Work out how many lines include "collection" and answer with that number only.

== Input material ==
·····
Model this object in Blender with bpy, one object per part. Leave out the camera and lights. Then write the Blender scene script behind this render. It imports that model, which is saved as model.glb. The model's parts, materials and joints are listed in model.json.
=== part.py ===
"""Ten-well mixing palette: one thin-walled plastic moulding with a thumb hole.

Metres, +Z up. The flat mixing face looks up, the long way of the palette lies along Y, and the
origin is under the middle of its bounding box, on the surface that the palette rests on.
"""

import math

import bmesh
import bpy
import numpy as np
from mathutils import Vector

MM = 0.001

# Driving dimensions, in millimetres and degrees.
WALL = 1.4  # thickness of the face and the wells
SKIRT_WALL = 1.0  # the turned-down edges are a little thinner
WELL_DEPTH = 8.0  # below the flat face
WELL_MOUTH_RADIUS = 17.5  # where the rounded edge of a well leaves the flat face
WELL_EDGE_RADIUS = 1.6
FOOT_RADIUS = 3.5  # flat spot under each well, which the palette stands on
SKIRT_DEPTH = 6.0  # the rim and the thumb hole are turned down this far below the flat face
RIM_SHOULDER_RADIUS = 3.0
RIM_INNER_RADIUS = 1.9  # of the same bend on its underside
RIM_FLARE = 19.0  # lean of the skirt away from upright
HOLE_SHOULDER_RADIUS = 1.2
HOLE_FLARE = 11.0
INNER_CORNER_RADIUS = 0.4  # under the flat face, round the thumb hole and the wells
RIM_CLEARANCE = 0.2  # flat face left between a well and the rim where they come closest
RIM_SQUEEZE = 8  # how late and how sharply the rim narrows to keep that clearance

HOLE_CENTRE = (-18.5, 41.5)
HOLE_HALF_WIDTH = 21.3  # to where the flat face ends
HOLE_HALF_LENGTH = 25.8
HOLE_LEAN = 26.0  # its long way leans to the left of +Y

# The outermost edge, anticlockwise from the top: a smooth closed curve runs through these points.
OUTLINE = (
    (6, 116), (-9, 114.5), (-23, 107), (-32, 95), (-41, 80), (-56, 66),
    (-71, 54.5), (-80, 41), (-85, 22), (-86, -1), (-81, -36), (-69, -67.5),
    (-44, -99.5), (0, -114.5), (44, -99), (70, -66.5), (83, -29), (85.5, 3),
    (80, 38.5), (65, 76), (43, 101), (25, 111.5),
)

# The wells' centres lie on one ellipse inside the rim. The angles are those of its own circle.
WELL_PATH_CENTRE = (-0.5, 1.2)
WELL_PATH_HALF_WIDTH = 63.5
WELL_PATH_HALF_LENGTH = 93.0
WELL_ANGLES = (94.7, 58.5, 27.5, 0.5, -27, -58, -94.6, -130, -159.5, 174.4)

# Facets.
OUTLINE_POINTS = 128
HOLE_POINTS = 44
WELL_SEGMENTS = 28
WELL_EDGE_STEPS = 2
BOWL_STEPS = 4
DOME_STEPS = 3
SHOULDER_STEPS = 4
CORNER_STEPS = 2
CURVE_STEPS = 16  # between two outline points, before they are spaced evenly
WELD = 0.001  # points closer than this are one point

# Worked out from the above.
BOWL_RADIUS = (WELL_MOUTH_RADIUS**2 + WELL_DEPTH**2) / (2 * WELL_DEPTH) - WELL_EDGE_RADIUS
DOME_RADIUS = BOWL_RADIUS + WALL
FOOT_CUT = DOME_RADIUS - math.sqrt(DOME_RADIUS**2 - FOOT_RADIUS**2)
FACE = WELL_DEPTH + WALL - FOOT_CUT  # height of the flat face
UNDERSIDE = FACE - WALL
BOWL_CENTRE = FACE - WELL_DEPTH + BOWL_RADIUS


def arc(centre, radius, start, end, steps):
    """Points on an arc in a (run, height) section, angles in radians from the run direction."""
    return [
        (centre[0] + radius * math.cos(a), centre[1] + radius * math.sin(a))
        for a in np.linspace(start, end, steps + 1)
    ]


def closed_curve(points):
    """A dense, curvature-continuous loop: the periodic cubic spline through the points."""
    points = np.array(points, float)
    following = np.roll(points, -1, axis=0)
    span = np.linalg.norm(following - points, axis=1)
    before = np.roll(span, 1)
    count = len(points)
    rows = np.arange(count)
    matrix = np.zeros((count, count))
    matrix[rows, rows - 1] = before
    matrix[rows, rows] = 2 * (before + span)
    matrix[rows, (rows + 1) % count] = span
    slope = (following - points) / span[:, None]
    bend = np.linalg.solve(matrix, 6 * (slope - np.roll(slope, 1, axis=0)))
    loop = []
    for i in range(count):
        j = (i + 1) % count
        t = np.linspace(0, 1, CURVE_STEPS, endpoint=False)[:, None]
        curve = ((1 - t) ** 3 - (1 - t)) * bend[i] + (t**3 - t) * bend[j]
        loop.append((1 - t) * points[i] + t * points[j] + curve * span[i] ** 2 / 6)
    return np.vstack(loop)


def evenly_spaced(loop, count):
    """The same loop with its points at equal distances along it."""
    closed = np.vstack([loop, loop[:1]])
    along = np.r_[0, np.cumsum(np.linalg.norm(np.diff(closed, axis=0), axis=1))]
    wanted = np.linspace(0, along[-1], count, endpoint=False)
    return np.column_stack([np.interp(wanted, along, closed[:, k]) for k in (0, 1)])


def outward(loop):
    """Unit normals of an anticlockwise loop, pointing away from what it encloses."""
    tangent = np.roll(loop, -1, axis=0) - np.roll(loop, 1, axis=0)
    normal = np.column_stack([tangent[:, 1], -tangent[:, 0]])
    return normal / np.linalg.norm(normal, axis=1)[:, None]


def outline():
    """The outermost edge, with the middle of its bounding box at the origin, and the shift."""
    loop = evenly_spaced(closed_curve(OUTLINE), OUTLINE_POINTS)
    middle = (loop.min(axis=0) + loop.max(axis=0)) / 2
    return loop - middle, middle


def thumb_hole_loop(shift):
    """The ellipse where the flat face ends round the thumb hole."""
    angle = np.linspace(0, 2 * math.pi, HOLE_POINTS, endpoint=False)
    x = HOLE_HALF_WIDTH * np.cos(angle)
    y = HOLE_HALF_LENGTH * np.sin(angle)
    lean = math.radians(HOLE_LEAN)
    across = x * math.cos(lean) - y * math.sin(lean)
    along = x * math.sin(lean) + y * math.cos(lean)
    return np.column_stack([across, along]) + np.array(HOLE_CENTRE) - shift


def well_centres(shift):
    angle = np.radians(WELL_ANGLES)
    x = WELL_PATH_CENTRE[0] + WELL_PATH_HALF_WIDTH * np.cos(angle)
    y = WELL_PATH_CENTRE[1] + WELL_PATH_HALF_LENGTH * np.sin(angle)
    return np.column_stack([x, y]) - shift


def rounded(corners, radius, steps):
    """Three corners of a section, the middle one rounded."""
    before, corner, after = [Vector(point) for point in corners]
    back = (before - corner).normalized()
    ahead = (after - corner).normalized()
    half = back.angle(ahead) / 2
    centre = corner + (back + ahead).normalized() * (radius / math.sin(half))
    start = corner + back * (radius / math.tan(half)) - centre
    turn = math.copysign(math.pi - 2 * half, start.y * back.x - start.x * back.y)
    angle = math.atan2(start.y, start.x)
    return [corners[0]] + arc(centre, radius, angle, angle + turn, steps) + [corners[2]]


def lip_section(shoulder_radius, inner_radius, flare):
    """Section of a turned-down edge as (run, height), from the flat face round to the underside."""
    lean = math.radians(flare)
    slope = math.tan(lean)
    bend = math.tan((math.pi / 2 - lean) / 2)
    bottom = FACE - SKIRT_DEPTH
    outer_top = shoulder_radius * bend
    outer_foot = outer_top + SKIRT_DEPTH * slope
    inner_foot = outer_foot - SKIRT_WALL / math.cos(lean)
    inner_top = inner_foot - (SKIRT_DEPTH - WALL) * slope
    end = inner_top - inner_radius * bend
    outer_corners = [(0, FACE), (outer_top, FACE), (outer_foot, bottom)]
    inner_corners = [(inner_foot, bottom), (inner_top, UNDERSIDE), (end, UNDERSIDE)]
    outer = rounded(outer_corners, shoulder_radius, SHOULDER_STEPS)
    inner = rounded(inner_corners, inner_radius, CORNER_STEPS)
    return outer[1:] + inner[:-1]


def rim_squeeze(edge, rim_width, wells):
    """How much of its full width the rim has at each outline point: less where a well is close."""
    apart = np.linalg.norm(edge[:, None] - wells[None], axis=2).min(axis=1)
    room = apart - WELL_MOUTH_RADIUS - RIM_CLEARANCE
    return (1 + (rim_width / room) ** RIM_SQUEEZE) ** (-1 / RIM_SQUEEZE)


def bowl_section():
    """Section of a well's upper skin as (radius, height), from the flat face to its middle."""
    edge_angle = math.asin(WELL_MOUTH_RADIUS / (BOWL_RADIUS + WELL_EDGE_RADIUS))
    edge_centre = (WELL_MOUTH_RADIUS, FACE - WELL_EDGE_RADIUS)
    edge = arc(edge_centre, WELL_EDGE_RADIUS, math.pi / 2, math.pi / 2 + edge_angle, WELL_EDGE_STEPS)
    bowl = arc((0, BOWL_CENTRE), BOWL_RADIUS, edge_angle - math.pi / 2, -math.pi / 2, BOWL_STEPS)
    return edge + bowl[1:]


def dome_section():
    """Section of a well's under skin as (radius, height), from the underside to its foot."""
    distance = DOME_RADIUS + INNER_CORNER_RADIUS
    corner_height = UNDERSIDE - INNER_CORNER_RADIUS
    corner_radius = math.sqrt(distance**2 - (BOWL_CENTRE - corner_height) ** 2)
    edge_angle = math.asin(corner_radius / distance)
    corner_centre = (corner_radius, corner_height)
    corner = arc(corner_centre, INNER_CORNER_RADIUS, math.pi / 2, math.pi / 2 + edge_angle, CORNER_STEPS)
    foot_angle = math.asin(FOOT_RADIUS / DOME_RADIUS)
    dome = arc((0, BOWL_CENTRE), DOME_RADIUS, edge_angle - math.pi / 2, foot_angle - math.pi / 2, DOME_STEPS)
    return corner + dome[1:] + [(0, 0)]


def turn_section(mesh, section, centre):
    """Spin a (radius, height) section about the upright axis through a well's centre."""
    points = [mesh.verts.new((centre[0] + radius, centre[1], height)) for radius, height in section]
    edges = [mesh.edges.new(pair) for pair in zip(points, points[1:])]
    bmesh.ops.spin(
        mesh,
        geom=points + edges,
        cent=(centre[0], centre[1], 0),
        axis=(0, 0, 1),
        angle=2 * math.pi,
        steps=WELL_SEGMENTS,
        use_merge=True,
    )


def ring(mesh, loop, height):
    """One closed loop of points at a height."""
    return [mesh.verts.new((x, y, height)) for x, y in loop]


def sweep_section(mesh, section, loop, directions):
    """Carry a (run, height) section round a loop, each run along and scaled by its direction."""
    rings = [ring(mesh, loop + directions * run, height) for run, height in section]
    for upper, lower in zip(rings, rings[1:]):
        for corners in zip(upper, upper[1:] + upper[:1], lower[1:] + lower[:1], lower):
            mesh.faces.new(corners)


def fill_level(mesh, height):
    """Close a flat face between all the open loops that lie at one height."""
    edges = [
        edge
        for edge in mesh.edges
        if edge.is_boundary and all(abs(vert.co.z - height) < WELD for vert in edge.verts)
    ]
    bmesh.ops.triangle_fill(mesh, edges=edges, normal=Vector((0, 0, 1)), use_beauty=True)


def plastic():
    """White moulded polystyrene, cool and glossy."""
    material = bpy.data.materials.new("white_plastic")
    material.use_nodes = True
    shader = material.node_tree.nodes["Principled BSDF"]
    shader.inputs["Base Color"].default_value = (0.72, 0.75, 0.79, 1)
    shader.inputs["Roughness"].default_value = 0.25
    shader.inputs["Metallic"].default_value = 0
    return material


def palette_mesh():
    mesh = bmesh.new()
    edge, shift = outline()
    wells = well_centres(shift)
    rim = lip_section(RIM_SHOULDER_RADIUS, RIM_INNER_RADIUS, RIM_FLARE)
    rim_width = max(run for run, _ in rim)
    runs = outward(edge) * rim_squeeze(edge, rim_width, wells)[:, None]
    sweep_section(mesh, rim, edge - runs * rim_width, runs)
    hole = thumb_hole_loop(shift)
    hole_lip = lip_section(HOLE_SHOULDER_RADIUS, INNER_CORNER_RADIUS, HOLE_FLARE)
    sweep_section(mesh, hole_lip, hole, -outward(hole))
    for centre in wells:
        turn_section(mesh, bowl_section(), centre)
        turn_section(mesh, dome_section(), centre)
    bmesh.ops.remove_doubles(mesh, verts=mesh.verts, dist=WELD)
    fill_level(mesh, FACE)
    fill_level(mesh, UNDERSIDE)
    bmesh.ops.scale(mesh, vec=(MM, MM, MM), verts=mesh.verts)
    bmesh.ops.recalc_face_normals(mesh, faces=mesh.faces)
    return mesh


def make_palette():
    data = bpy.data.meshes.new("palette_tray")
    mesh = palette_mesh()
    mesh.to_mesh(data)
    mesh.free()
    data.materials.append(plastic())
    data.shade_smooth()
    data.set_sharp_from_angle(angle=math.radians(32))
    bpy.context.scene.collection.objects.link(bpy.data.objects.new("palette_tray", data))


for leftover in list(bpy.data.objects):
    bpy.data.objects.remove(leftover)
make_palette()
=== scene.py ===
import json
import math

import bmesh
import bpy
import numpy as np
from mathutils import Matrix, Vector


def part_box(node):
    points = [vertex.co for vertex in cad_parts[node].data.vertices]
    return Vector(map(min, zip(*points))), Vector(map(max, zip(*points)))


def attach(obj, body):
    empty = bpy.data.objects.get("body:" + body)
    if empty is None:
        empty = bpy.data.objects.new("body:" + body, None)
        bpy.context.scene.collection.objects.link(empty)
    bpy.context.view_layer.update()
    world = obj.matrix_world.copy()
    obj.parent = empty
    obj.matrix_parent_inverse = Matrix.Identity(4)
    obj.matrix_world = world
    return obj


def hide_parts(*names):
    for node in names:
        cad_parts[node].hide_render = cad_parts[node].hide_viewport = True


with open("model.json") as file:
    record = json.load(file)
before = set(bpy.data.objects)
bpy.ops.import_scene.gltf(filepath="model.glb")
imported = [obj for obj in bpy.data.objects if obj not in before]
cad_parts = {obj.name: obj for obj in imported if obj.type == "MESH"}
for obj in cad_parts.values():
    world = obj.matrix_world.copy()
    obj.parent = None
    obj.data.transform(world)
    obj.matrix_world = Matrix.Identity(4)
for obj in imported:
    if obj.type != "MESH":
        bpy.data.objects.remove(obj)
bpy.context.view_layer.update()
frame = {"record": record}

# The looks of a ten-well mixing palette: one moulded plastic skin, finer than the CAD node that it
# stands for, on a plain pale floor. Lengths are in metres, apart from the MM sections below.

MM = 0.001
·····
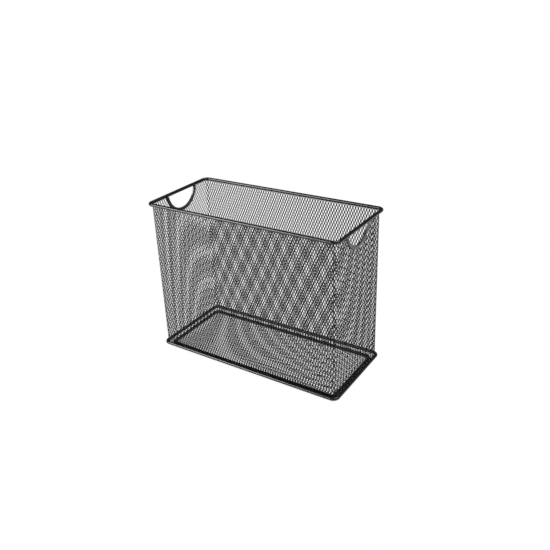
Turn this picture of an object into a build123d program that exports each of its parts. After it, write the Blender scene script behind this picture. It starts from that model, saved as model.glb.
·····
== Output of the exercise ==
2